A report released Thursday by the Center for Responsible Lending, a nonprofit research and policy group that opposes what it calls predatory lending tactics, points out that the tactic has steadily increased since 2010. Re-borrowing increased by 12.7 percent from 2012 to 2015.

“While the (reform) was helpful in some ways, the law was not sufficient to end the payday lending debt trap in Colorado,” said Ellen Harnick, western office director for CRL during a conference call on Thursday.

Colorado consumers paid $50 million in fees in 2015, the CRL report said. And with the increase in back-to-back borrowing, the average borrower took out at least three loans from the same lender over the course of the year. One in four of the loans went into delinquency or default.

Payday loans disproportionately affect communities of color, according to CRL’s research, and the companies actively seek out locations in black and Latino neighborhoods — even when controlling for other factors such as income. Majority-minority areas in Colorado are almost twice as likely to have a payday store than other areas, CRL said.

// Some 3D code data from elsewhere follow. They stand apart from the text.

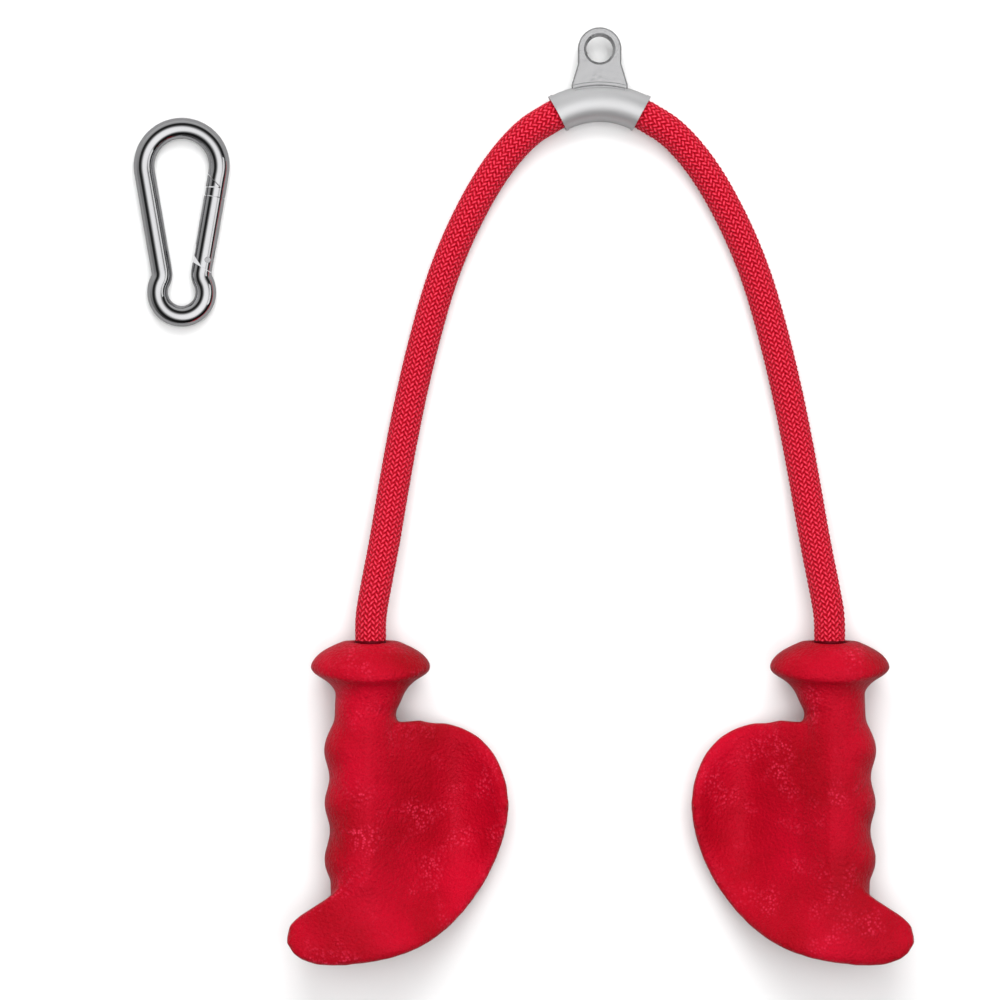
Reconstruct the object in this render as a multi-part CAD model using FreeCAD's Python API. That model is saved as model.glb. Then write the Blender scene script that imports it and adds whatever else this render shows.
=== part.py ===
"""Rope attachment for a pulley machine: two palm-rest grips on one braided rope, hung from a metal
sleeve with an eye lug, and a loose snap hook that joins the eye to the machine's cable.

Frame, in millimetres: the attachment lies flat on a table. The origin is the middle of the eye's
bore, +X goes to the right grip, +Y from the grips up to the eye and +Z up from the table.
"""

import math
import os

import FreeCAD
import Part

V = FreeCAD.Vector

# ---- driving dimensions ---------------------------------------------------------------------
ROPE_R = 7.5
SLEEVE_OUTER_R = 9.0
SLEEVE_BORE_R = 7.8
SLEEVE_BEND_R = 42.2
SLEEVE_BEND_Y = -67.9
SLEEVE_HALF_ANGLE = 28.6
LIP_R = 9.4
LIP_LENGTH = 1.6
FLOOR_Z = -LIP_R

EYE_BORE_R = 6.4
EYE_OUTER_R = 10.4
LUG_HALF_THICK = 3.6
LUG_FOOT_HALF = 13.4
FOOT_HALF_THICK = 4.4
WELD_R = 0.9
LUG_RIM_CHAMFER = 0.7

HINGE_OUT = 4.0
ROPE_GAP = 0.5

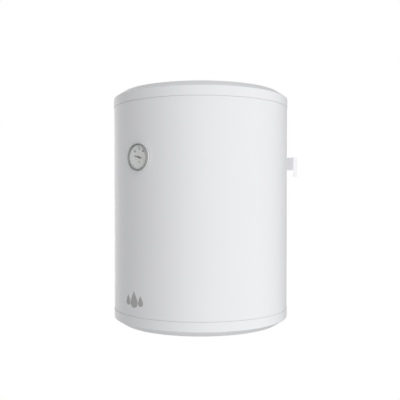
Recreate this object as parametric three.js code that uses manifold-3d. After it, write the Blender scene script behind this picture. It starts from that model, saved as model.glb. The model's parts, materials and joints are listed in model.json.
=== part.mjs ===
// A wall-hung electric storage water heater of about 50 litres: a white steel casing with a
// pressed cover at each end, a dial thermometer on its front, a hook plate on its back, and
// inside it the insulated tank with its flange, heating element, thermostat and wiring.
import * as THREE from "three";
import { mergeVertices } from "three/addons/utils/BufferGeometryUtils.js";
import Module from "manifold-3d";

const wasm = await Module();
wasm.setup();

// Driving dimensions in mm. The heater is drawn round its own vertical axis, with z = 0 at the
// underside of the bottom cover, its front towards -Y and the wall on its +Y side.
const totalHeight = 573.7;
const casingRadius = 219.5;
const sheet = 0.8; // painted steel sheet of the casing
const coverRadius = 220.2;
const coverWall = 1.5;
const coverHeight = 36.5; // rim to end face
const coverBand = 22.2; // straight part of that height
const shoulderInset = 21.9; // how far the sloped shoulder comes in
const lipLength = 10; // how far each cover's lip reaches into the casing
const lipWall = 1.2;
const wallPlane = 245; // distance from the axis to the wall
const hookHeight = 406.3; // middle of the hook plate
const tankRadius = 193;
const tankWall = 1.8;
const tankBottom = 125; // lower edge of the cylindrical shell
const tankTop = 493; // upper edge of the cylindrical shell
const domeDepth = 55;
const foamGap = 1.2; // between the tank and the foam, so that facets never meet
const gap = 0.3; // between neighbouring pieces
const sides = 48; // facets round the large shells
const inside = 32; // facets round the tank, the foam and the lid
const fine = 16; // facets round small turned pieces

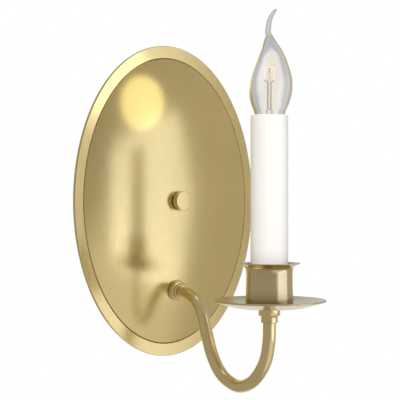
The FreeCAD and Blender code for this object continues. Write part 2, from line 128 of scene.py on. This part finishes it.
def lathe(profile, foot, axis=UP, count=128):
    """Turn a closed profile of (radius, distance along axis) in millimetres about an axis through foot."""
    rings = [circle(foot + axis * (h * MM), axis, r * MM, count) for r, h in profile]
    return skin(rings, wrap=True)


def piece(name, bm, node, body, mat, sharp=32):
    """Finish a mesh as a piece that stands for one CAD node."""
    mesh = bpy.data.meshes.new(name)
    bm.to_mesh(mesh)
    bm.free()
    for face in mesh.polygons:
        face.use_smooth = True
    mesh.set_sharp_from_angle(angle=math.radians(sharp))
    mesh.materials.append(mat)
    obj = bpy.data.objects.new(name, mesh)
    bpy.context.scene.collection.objects.link(obj)
    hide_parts(node)
    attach(obj, body)
    return obj


# ---------------------------------------------------------------- material helpers
def new_material(name):
    """Empty material: itself, its node tree and its shader."""
    mat = bpy.data.materials.new(name)
    mat.use_nodes = True
    tree = mat.node_tree
    return mat, tree, tree.nodes["Principled BSDF"]


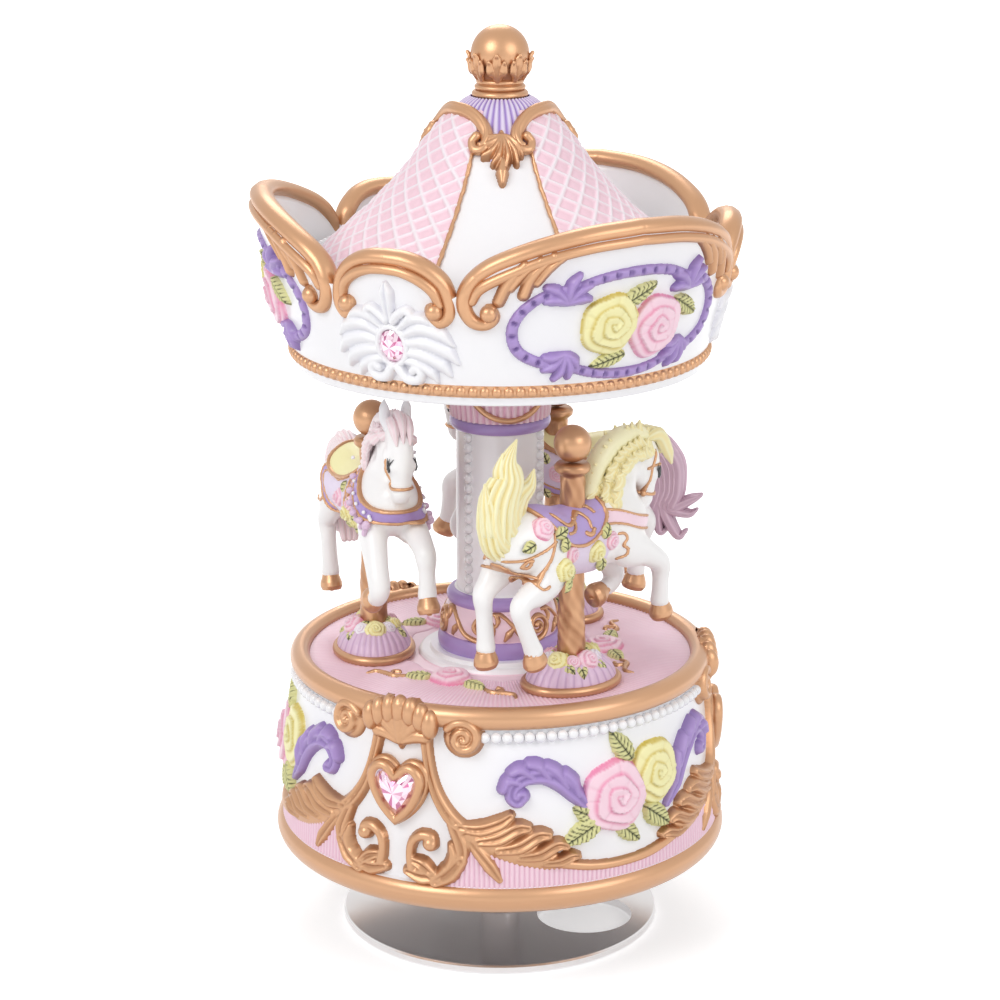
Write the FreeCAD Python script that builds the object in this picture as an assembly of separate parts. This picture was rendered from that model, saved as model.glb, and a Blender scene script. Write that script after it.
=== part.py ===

“What they really experience is a cycle of loans that drain them of their wealth and big chunks of their paychecks,” said Rosemary Lytle, president of the NAACP Colorado, Montana and Wyoming conference. “We’ve been aware for a long time that these inflict particular harm on communities of color.”

Lytle said a favorite target for payday lenders is diverse military communities – such as outside Fort Carson in Colorado Springs – because the companies seek out borrowers who have a reliable income but are still struggling to make ends meet.

“Many struggle to regain their financial footing once they transition from active military service,” said Leanne Wheeler, second vice president for the United Veterans Committee of Colorado. “The claim that these loans are helpful to families is simply false.”

There were 242 payday lenders in Colorado in 2015, according to the attorney general’s deferred deposit/payday lenders annual report.